#### COLLECTED DATA

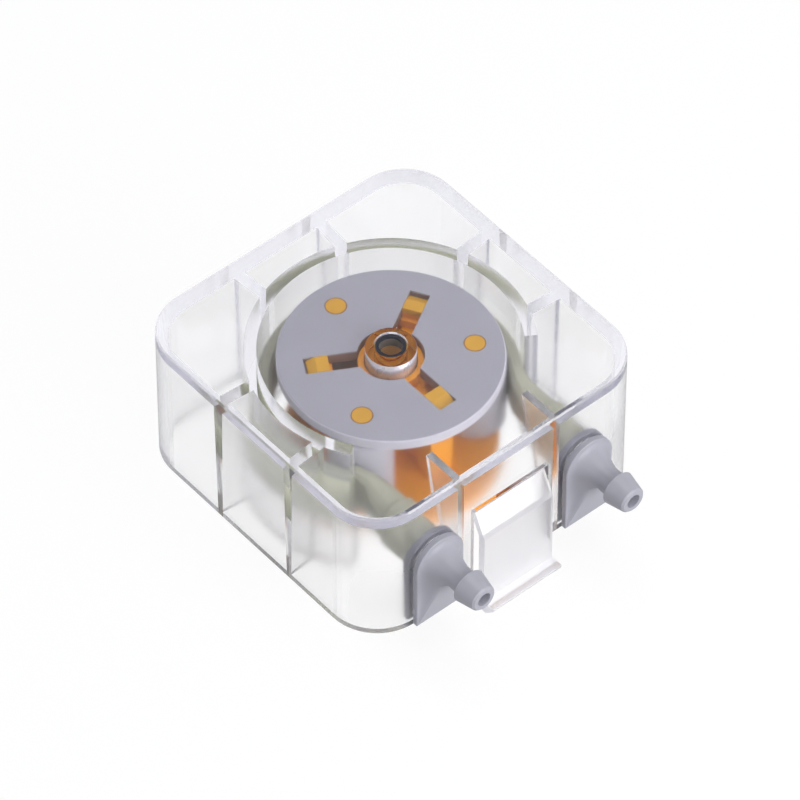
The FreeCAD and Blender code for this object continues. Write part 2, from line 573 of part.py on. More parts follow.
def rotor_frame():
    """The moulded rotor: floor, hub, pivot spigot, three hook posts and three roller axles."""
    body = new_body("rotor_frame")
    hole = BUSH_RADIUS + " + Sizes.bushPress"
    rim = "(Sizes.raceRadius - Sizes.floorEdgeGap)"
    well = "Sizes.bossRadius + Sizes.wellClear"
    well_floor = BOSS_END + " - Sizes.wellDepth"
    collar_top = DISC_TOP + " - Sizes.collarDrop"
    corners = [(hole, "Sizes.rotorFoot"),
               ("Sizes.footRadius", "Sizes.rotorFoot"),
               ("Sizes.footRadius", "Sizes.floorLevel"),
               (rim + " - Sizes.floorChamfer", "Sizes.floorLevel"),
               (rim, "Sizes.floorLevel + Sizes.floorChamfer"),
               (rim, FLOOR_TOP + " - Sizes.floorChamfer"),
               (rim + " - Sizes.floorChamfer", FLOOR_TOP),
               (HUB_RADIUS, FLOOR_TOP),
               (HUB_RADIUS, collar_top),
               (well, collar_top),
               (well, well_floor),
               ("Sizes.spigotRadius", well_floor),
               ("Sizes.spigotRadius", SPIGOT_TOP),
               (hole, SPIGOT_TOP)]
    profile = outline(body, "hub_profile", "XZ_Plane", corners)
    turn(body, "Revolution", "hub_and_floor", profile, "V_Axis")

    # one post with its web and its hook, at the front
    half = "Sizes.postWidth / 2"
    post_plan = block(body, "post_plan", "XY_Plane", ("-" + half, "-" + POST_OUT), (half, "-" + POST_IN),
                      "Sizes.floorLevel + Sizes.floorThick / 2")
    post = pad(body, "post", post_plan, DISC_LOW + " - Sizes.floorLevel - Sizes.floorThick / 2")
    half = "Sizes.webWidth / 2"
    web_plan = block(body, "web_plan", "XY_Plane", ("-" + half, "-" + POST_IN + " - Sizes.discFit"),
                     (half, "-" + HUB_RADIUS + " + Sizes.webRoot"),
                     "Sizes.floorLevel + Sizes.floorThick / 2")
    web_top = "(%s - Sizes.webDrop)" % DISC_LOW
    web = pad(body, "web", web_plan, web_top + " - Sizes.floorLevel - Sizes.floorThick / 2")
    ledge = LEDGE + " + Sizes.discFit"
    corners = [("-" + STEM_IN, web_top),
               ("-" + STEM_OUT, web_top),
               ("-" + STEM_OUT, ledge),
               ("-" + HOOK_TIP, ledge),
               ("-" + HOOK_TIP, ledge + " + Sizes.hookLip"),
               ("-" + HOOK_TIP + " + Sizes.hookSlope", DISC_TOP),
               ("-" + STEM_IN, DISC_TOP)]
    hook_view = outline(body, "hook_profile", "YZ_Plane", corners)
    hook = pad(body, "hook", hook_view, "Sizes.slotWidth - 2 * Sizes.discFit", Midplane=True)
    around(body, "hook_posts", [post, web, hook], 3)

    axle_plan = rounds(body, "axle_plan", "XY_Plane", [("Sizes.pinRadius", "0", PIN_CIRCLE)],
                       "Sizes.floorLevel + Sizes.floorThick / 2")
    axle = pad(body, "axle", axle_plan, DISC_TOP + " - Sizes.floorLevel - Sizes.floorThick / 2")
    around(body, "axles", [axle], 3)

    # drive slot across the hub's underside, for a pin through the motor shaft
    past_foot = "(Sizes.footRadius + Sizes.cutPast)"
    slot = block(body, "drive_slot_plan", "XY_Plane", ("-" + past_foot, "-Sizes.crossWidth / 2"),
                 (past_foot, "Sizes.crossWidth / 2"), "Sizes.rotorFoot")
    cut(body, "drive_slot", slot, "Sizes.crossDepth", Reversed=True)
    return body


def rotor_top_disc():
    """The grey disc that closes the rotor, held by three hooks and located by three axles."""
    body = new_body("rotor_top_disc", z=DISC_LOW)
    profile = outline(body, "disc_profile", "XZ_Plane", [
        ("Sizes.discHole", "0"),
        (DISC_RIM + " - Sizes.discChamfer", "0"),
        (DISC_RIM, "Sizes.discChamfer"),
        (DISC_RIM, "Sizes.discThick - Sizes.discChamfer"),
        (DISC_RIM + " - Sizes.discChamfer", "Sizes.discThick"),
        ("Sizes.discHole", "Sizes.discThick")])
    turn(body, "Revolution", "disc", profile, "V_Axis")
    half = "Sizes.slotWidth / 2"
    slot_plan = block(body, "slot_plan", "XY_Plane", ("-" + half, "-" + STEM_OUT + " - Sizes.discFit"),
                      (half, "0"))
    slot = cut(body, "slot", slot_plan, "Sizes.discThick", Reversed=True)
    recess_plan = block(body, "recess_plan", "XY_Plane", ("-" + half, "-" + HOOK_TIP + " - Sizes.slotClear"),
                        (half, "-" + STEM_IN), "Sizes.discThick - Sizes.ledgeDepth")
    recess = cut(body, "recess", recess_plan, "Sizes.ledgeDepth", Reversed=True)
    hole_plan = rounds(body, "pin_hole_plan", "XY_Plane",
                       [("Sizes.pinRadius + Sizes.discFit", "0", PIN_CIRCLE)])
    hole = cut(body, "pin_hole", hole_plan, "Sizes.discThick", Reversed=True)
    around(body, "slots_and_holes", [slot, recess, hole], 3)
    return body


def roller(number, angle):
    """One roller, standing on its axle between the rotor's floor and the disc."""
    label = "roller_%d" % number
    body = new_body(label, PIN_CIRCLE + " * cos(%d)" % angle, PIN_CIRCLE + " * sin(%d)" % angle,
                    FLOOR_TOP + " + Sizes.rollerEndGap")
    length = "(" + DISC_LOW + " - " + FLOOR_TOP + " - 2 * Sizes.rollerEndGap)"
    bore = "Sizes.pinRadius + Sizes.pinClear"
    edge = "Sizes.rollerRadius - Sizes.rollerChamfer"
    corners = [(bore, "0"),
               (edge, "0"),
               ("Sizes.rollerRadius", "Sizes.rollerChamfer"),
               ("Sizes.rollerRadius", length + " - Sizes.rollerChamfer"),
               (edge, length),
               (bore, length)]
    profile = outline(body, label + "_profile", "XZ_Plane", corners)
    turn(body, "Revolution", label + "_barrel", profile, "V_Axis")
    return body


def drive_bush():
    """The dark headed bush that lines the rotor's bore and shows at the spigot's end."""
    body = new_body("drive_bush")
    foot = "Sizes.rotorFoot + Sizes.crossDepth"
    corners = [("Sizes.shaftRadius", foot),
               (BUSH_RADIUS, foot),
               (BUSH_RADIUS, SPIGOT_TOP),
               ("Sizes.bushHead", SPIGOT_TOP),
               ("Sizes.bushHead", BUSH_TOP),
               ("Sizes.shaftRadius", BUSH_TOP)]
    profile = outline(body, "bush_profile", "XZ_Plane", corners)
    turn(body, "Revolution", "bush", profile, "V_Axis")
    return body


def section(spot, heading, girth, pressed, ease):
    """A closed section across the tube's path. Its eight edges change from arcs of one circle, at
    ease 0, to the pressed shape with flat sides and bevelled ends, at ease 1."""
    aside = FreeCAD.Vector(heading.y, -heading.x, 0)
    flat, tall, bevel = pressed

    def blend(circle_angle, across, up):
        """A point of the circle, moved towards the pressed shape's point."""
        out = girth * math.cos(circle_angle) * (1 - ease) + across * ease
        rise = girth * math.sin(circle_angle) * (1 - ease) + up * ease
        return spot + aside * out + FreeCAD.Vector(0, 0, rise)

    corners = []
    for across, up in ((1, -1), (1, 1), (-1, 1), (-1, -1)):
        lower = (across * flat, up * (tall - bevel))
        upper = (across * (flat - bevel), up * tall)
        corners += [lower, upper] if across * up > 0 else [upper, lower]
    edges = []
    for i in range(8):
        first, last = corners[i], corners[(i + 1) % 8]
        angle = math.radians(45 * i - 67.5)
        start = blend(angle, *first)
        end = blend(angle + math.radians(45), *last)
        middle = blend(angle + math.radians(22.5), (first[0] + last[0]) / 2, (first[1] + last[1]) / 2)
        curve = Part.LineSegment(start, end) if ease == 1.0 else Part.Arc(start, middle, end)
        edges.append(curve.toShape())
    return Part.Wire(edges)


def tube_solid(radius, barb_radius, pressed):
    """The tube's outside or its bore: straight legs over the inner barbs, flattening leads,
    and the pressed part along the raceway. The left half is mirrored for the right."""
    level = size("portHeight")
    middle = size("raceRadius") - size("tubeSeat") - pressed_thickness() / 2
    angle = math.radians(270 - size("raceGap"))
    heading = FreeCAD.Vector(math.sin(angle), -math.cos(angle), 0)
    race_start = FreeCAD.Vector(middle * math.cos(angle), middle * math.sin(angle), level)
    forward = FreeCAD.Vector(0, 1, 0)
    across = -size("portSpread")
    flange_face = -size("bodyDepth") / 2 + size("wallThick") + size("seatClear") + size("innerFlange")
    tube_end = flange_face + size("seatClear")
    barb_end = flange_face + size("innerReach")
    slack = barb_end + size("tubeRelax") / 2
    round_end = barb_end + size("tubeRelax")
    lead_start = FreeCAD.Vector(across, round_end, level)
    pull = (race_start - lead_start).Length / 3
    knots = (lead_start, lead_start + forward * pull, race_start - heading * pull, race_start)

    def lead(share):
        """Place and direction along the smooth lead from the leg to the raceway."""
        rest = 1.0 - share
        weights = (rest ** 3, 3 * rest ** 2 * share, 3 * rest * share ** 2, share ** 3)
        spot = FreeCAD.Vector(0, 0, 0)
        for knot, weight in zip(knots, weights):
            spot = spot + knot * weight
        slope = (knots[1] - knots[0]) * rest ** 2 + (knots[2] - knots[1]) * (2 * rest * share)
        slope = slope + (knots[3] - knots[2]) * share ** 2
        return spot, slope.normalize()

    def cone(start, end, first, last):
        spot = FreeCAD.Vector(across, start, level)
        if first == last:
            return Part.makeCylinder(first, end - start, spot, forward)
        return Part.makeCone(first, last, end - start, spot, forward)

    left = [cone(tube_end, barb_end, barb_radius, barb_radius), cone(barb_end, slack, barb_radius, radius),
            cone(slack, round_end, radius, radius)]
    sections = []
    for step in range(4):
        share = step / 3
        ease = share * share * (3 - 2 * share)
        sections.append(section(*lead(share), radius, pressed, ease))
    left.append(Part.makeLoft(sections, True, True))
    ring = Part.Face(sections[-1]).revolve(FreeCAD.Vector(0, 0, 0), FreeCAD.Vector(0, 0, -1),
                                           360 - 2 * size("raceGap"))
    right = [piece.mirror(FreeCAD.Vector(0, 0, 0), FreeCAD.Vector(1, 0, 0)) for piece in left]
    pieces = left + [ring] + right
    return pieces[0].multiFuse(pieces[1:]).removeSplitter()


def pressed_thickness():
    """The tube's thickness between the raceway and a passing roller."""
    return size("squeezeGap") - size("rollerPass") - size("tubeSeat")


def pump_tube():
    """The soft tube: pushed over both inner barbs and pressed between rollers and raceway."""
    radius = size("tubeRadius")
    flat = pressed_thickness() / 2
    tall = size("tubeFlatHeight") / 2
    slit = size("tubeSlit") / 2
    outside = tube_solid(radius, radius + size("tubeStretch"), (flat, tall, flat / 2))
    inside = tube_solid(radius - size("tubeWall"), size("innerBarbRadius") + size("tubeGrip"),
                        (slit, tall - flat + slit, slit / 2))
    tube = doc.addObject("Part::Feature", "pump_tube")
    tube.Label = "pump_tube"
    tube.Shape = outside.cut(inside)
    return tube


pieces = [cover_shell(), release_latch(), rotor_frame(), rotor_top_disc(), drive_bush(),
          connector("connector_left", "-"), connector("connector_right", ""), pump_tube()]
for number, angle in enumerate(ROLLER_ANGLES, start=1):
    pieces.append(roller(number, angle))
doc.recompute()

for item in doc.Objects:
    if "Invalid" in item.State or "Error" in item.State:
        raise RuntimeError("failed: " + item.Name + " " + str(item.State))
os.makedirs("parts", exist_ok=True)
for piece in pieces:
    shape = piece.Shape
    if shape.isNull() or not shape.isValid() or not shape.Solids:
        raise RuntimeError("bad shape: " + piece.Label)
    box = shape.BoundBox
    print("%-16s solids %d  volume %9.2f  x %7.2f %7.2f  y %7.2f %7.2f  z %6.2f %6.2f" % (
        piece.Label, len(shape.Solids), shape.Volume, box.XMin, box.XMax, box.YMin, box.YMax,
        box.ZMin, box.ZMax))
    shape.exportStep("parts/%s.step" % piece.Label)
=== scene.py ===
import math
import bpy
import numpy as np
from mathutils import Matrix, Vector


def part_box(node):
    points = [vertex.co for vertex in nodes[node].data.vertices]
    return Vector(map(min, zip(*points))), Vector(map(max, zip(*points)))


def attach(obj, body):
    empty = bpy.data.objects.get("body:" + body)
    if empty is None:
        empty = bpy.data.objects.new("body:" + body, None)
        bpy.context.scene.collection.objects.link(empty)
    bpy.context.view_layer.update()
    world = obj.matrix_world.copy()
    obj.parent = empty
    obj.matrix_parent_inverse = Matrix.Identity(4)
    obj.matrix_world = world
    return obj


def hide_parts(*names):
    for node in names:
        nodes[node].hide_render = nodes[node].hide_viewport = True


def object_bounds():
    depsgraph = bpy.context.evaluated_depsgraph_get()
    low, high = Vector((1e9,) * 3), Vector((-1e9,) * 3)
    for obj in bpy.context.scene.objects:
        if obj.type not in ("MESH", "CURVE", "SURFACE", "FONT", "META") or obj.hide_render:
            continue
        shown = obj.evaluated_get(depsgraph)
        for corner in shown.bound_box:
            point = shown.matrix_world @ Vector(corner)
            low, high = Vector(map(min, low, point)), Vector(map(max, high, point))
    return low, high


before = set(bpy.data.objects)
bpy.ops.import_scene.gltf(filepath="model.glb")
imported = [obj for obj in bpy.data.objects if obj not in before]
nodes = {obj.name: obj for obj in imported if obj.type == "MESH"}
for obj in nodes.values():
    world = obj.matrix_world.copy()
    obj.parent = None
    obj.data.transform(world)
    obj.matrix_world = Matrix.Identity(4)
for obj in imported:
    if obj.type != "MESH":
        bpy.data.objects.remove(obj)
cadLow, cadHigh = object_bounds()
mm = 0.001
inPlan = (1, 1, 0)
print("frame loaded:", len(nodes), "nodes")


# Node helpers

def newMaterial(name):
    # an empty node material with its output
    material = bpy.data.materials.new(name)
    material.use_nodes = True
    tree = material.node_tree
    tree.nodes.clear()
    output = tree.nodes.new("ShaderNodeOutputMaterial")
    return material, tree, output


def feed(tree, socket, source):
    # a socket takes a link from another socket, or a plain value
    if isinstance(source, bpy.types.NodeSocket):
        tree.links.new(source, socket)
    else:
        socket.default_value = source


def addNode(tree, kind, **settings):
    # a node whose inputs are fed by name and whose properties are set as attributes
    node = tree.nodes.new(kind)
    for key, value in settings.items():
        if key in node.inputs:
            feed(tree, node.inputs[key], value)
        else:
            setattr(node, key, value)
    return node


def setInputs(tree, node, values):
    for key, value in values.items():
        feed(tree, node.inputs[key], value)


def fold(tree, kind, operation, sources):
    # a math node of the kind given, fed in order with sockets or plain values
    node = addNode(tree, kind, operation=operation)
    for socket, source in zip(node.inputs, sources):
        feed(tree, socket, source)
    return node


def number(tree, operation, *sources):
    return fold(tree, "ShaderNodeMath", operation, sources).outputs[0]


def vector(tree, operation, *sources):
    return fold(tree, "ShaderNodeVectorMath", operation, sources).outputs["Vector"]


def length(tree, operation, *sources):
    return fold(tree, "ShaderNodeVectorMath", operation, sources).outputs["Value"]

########

→ DIRECTIONS:
Retype, in the same exact form, the lines of the material above from the line holding "obj.matrix_world = world" through the line holding "# Node helpers".

→ ANSWER TO THIS PROBLEM:
    obj.matrix_world = world
    return obj


def hide_parts(*names):
    for node in names:
        nodes[node].hide_render = nodes[node].hide_viewport = True


def object_bounds():
    depsgraph = bpy.context.evaluated_depsgraph_get()
    low, high = Vector((1e9,) * 3), Vector((-1e9,) * 3)
    for obj in bpy.context.scene.objects:
        if obj.type not in ("MESH", "CURVE", "SURFACE", "FONT", "META") or obj.hide_render:
            continue
        shown = obj.evaluated_get(depsgraph)
        for corner in shown.bound_box:
            point = shown.matrix_world @ Vector(corner)
            low, high = Vector(map(min, low, point)), Vector(map(max, high, point))
    return low, high


before = set(bpy.data.objects)
bpy.ops.import_scene.gltf(filepath="model.glb")
imported = [obj for obj in bpy.data.objects if obj not in before]
nodes = {obj.name: obj for obj in imported if obj.type == "MESH"}
for obj in nodes.values():
    world = obj.matrix_world.copy()
    obj.parent = None
    obj.data.transform(world)
    obj.matrix_world = Matrix.Identity(4)
for obj in imported:
    if obj.type != "MESH":
        bpy.data.objects.remove(obj)
cadLow, cadHigh = object_bounds()
mm = 0.001
inPlan = (1, 1, 0)
print("frame loaded:", len(nodes), "nodes")


# Node helpers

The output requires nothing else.